Synthetic Aperture Radar (SAR) on satellites is particularly useful to the oil and gas industry because the technology is weather independent, sunlight independent, and operates 24/7, explains Franz Meyer, a professor of remote sensing at UAF and chief scientist of the Alaska Satellite Facility.

While spaceborne SAR has been around since the ‘70s, technological advancements in the field continue to open doors to a better understanding of the world.

“It makes the dataset very repeatable,” Meyer says. “If we take an image every ten days from the same spot in space, the image, in theory, should look the same because we have the same amount of energy we sent in from the exact same spot.”

The one exception is when something has changed on the ground. SAR on satellites show changes in the Earth’s surface caused by permafrost as well as oil production. They can also help scientists recognize landslides, waterway expansions, and other changes—big and small—over a period of years or days.

Meyer is particularly excited about the NASA and Indian Space Research Organization collaborative mission NISAR, which will result in vast amounts of additional geospatial data being housed at the Alaska Satellite Facility. Scheduled to launch in early 2024, the satellite will provide all-weather, day/night imaging of nearly the entire land and ice masses of the Earth.

“NISAR’s orbiting radars will image at resolutions of 5 to 10 meters to identify and track subtle movement of the Earth’s land and its sea ice and even provide information about what is happening below the surface,” the NISAR website explains.

Satellite-based radar imagery can characterize how the Earth’s surface deforms due to actively managed oil and water reservoirs. Even more important to oil and gas companies on the North Slope is information about changes in permafrost.

Bathymetric LIDAR of a lake, colored by elevation. Mapping ponds on the North Slope is important for sourcing water to build ice roads.

NV5 Geospatial

“NISAR will enable unprecedented insights into changing permafrost landscapes. It will provide precise measurements of subsidence induced by the melting of subsurface ice as permafrost thaws and of annual frost heave and settlement, which occurs as water expands upon freezing and contracts upon thawing,” the website states.

Meyer explains that NISAR will provide an incredibly high-quality basemap for interested parties, including oil and gas companies.

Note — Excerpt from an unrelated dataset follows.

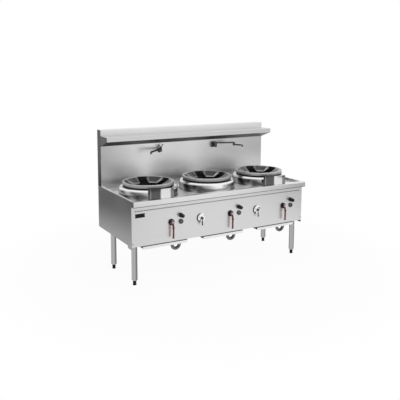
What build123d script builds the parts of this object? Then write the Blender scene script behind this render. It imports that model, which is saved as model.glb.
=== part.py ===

“We literally will have a useful dataset every twelve days, which is not something you get from optical data,” Meyer says. “You can use the free datasets to sort of figure out where it’s most important to acquire potentially more costly, higher-resolution imagery that you need to track down very localized signals and patterns.”

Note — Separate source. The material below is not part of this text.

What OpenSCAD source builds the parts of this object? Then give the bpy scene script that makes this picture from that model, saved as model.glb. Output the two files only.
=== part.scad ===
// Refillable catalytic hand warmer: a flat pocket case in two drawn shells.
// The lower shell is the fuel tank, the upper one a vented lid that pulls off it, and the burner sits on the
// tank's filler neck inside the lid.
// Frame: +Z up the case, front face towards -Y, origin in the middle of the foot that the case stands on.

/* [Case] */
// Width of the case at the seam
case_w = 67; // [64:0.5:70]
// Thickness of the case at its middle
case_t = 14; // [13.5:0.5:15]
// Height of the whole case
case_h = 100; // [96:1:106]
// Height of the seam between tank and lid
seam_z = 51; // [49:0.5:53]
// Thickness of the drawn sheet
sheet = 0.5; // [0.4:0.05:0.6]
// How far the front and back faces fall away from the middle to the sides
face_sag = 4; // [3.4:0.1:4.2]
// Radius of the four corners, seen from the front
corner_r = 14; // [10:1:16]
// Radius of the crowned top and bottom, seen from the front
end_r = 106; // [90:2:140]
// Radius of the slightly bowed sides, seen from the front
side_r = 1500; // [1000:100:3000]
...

While some wavelengths of radar can penetrate the ground, the technology is incapable of providing the detailed subsurface mapping needed in the oil and gas industry. For that, companies rely on geophysical ground acquisition services.

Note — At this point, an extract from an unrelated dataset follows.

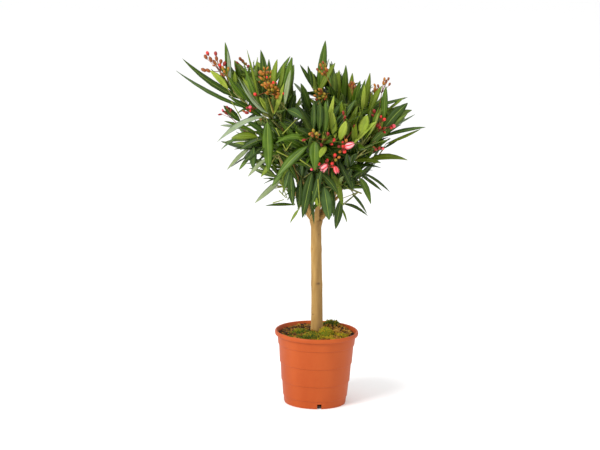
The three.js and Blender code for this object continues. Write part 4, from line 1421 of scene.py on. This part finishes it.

“We’re creating images for our clients, whether it’s for reservoir development or for exploration work,” explains SAExploration President and CEO Forrest Burkholder. “We’re doing a lot of reservoir management work, which gives a refined image to make sure that they’re efficiently drilling out their prospect.”

The technological advancement in this type of subsurface mapping in the last decade is comparable to the difference between black-and-white television and a modern 4k LED monitor.

“You’re able to have a higher resolution of image, which allows our customers to understand what’s going on in the subsurface better, so that when they’re doing their drilling, they’re hitting their targets,” Burkholder says. “From that perspective, we dramatically reduce their costs.”

Working with BP, SAExploration adapted high-resolution seismic technology developed for the Middle East. The company also deploys autonomous nodes—a device smaller than a coffee can—in the survey area instead of hundreds of miles of cables.

“You plant it and it records autonomously, twenty-four hours a day, seven days a week, and it’ll do that for sixty days, if you needed to,” Burkholder says.

What the device is recording is vibrations bouncing off subterranean formations and features to create an image of what’s below the surface.

Before the autonomous nodes were used, a team would lay out hundreds of miles of ground cable that were then connected to boxes wired to geophone sensors. It was slower to set up and more difficult to maintain. The team was usually able to complete a maximum of 100,000 vibrator pad (VP) data points a season.

By using the nodes and source-driven shooting, SAExploration is now able to collect a million VPs in about two months.

“You’re not actually covering more area, you’re making a better picture,” Burkholder says. This is possible because the company is able to put out a higher density of nodes, which provides a dramatically better picture.

Remote sensing doesn’t end the need to map a site in person, but preliminary data from satellites or aircraft can narrow down the areas that need further study.

SAExploration

In 2014/2015, BP was still in the process of finalizing a new image with a higher density of nodes and vibrator points when a team drilled a dry hole, Burkholder says. Engineers checked with the geophysical team to see if the new data could show what happened; based on the old dataset, they should have been good.

“It was an anomaly, but on the old dataset they couldn’t properly see that. On the new dataset, they could,” Burkholder says. “So, instead of abandoning the well as a dry hole, they were able to complete drilling and put a well into production on a 40-year-old reservoir.”

Getting rid of the cables was really the key, Burkholder says.

“Our efficiencies went up quite dramatically with nodes,” Burkholder says, noting that this increased the efficiency of the vibrators, large vehicles that shake the ground.

Even the largest vibrators SAExploration has—80,000 pounds—aren’t comparable to standing next to a train, he says. Yet the autonomous nodes detect those vibrations and paint a vivid picture of underground features. The nodes are also cheaper to operate. Previously, if a snow drift covered the webbing of cables, a team would dig it out, which would delay the project and increase costs. Breaks in the line also caused delays.

With a cable system, a 3 percent sensor failure rate was considered acceptable—though SAExploration usually kept it to 1.5 percent. The failure rate with the nodes is typically less half a percent, Burkholder says.

“All those cost savings and all of those efficiencies have been passed on to the client,” Burkholder says. “But the benefits that they realize, because their data is so much better, is far greater, because there are fewer dry wells and more efficient drilling.”

The efficiencies offered by new developments in remote sensing, such as clearer images of below-ground resources and the risks to infrastructure, as well as the ability to collect the data more cheaply, all help the bottom line of operating Alaska’s oil fields.